--- begin Dataset section ---

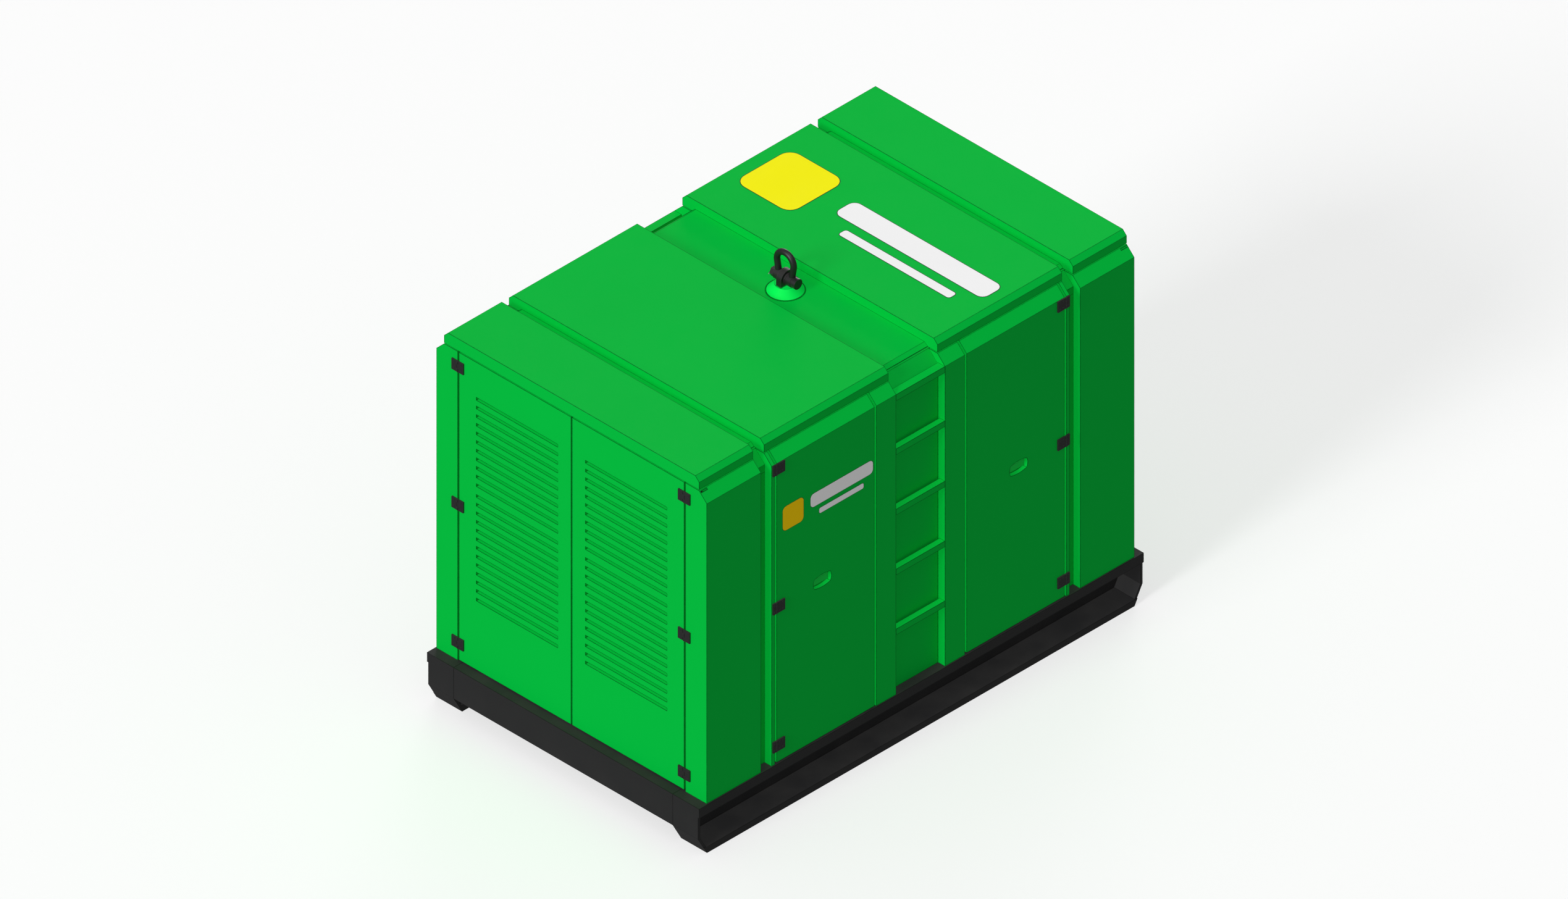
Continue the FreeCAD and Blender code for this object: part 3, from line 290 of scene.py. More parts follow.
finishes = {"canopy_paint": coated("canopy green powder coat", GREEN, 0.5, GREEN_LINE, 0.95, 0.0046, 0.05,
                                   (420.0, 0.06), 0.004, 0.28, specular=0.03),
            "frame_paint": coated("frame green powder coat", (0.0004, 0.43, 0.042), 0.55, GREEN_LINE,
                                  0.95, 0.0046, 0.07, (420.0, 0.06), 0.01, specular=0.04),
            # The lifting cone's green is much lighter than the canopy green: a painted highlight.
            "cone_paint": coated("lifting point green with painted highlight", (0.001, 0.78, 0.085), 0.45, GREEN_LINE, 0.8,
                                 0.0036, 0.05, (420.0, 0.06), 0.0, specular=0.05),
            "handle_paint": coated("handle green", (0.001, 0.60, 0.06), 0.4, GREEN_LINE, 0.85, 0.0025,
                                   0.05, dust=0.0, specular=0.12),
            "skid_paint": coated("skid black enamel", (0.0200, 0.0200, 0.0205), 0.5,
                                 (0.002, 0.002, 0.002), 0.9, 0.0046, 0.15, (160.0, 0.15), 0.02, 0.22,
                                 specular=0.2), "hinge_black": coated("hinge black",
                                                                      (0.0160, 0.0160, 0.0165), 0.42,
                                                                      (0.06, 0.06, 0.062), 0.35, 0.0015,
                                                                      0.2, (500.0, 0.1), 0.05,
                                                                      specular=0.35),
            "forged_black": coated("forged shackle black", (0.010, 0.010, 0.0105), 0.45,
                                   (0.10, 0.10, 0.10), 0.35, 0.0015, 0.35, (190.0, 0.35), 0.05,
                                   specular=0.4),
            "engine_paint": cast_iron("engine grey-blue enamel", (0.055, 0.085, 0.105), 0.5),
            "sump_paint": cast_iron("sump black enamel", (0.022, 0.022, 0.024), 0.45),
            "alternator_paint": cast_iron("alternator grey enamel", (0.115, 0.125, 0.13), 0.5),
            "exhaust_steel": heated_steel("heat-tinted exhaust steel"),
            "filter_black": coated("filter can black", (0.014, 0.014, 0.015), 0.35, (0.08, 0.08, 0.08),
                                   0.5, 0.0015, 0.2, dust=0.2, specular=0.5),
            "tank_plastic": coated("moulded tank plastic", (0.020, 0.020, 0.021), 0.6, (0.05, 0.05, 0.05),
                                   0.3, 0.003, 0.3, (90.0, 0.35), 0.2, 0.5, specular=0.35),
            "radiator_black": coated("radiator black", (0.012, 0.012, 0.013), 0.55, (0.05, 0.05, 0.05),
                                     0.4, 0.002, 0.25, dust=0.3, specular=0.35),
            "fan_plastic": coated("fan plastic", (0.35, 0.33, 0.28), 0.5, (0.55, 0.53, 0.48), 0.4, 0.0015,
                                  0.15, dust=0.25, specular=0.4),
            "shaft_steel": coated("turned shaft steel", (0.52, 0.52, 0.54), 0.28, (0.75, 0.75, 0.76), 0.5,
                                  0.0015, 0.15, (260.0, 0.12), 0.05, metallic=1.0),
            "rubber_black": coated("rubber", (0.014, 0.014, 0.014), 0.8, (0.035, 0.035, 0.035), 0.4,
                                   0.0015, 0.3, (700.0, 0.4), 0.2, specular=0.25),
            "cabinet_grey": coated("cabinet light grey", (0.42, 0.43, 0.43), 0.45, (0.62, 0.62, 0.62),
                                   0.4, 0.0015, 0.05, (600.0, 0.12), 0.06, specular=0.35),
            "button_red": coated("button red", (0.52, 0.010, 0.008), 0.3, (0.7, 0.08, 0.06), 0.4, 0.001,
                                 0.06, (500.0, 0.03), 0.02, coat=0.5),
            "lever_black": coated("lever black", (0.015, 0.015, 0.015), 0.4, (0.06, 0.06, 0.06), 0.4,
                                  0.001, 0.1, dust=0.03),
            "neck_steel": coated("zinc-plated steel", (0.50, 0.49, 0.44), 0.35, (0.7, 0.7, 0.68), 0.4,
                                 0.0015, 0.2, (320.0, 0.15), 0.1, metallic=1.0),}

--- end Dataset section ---

> Written exercise
Write the material out exactly, with nothing left out.

> Complete answer
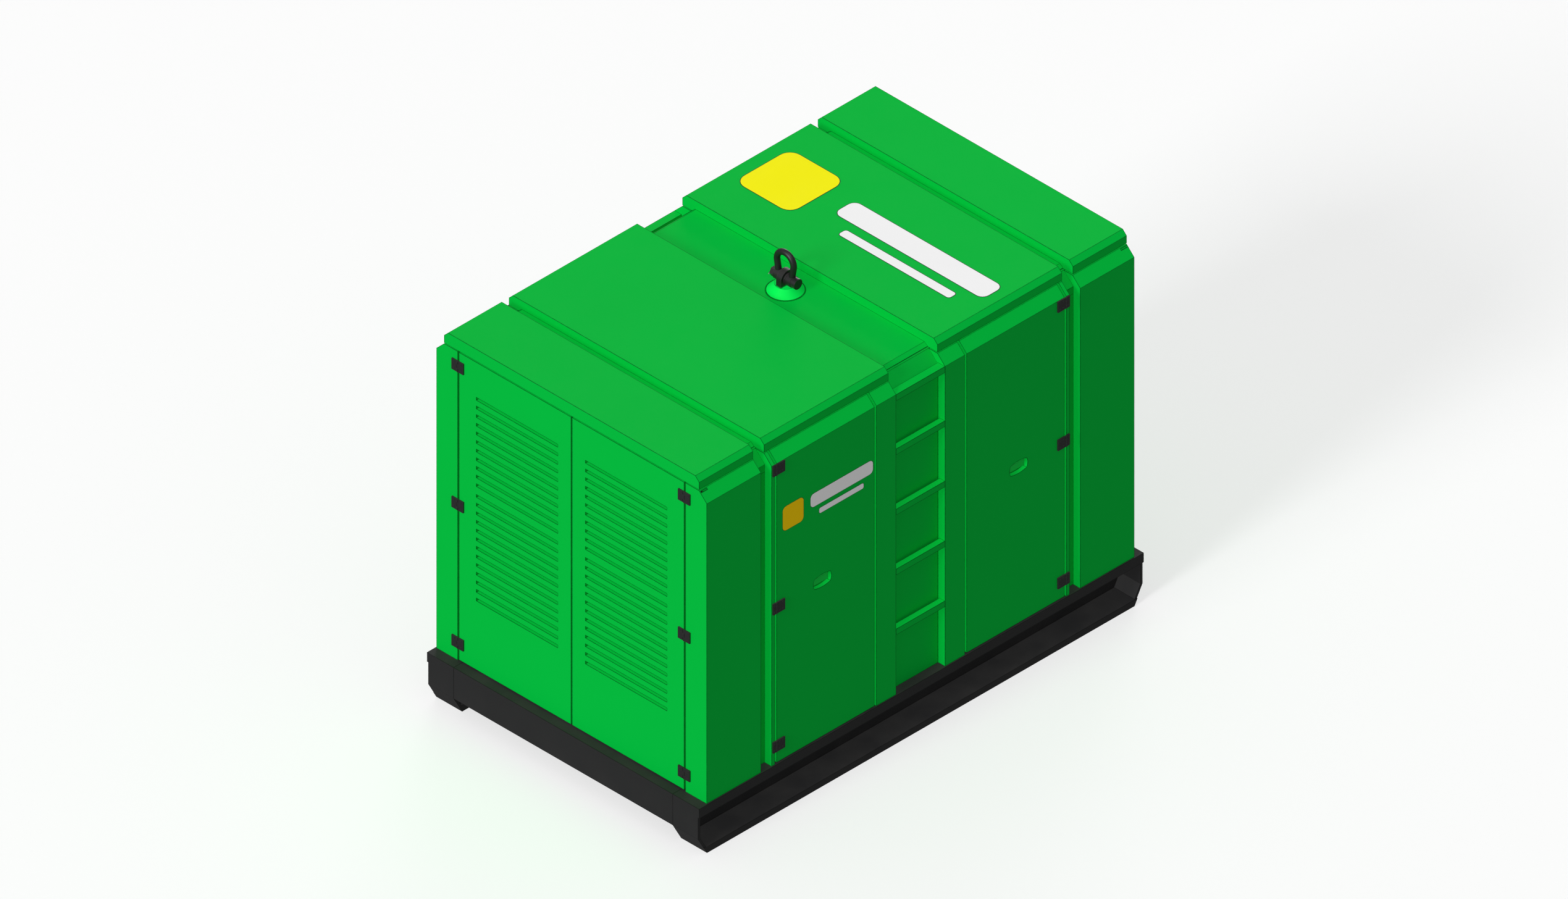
Continue the FreeCAD and Blender code for this object: part 3, from line 290 of scene.py. More parts follow.
finishes = {"canopy_paint": coated("canopy green powder coat", GREEN, 0.5, GREEN_LINE, 0.95, 0.0046, 0.05,
                                   (420.0, 0.06), 0.004, 0.28, specular=0.03),
            "frame_paint": coated("frame green powder coat", (0.0004, 0.43, 0.042), 0.55, GREEN_LINE,
                                  0.95, 0.0046, 0.07, (420.0, 0.06), 0.01, specular=0.04),
            # The lifting cone's green is much lighter than the canopy green: a painted highlight.
            "cone_paint": coated("lifting point green with painted highlight", (0.001, 0.78, 0.085), 0.45, GREEN_LINE, 0.8,
                                 0.0036, 0.05, (420.0, 0.06), 0.0, specular=0.05),
            "handle_paint": coated("handle green", (0.001, 0.60, 0.06), 0.4, GREEN_LINE, 0.85, 0.0025,
                                   0.05, dust=0.0, specular=0.12),
            "skid_paint": coated("skid black enamel", (0.0200, 0.0200, 0.0205), 0.5,
                                 (0.002, 0.002, 0.002), 0.9, 0.0046, 0.15, (160.0, 0.15), 0.02, 0.22,
                                 specular=0.2), "hinge_black": coated("hinge black",
                                                                      (0.0160, 0.0160, 0.0165), 0.42,
                                                                      (0.06, 0.06, 0.062), 0.35, 0.0015,
                                                                      0.2, (500.0, 0.1), 0.05,
                                                                      specular=0.35),
            "forged_black": coated("forged shackle black", (0.010, 0.010, 0.0105), 0.45,
                                   (0.10, 0.10, 0.10), 0.35, 0.0015, 0.35, (190.0, 0.35), 0.05,
                                   specular=0.4),
            "engine_paint": cast_iron("engine grey-blue enamel", (0.055, 0.085, 0.105), 0.5),
            "sump_paint": cast_iron("sump black enamel", (0.022, 0.022, 0.024), 0.45),
            "alternator_paint": cast_iron("alternator grey enamel", (0.115, 0.125, 0.13), 0.5),
            "exhaust_steel": heated_steel("heat-tinted exhaust steel"),
            "filter_black": coated("filter can black", (0.014, 0.014, 0.015), 0.35, (0.08, 0.08, 0.08),
                                   0.5, 0.0015, 0.2, dust=0.2, specular=0.5),
            "tank_plastic": coated("moulded tank plastic", (0.020, 0.020, 0.021), 0.6, (0.05, 0.05, 0.05),
                                   0.3, 0.003, 0.3, (90.0, 0.35), 0.2, 0.5, specular=0.35),
            "radiator_black": coated("radiator black", (0.012, 0.012, 0.013), 0.55, (0.05, 0.05, 0.05),
                                     0.4, 0.002, 0.25, dust=0.3, specular=0.35),
            "fan_plastic": coated("fan plastic", (0.35, 0.33, 0.28), 0.5, (0.55, 0.53, 0.48), 0.4, 0.0015,
                                  0.15, dust=0.25, specular=0.4),
            "shaft_steel": coated("turned shaft steel", (0.52, 0.52, 0.54), 0.28, (0.75, 0.75, 0.76), 0.5,
                                  0.0015, 0.15, (260.0, 0.12), 0.05, metallic=1.0),
            "rubber_black": coated("rubber", (0.014, 0.014, 0.014), 0.8, (0.035, 0.035, 0.035), 0.4,
                                   0.0015, 0.3, (700.0, 0.4), 0.2, specular=0.25),
            "cabinet_grey": coated("cabinet light grey", (0.42, 0.43, 0.43), 0.45, (0.62, 0.62, 0.62),
                                   0.4, 0.0015, 0.05, (600.0, 0.12), 0.06, specular=0.35),
            "button_red": coated("button red", (0.52, 0.010, 0.008), 0.3, (0.7, 0.08, 0.06), 0.4, 0.001,
                                 0.06, (500.0, 0.03), 0.02, coat=0.5),
            "lever_black": coated("lever black", (0.015, 0.015, 0.015), 0.4, (0.06, 0.06, 0.06), 0.4,
                                  0.001, 0.1, dust=0.03),
            "neck_steel": coated("zinc-plated steel", (0.50, 0.49, 0.44), 0.35, (0.7, 0.7, 0.68), 0.4,
                                 0.0015, 0.2, (320.0, 0.15), 0.1, metallic=1.0),}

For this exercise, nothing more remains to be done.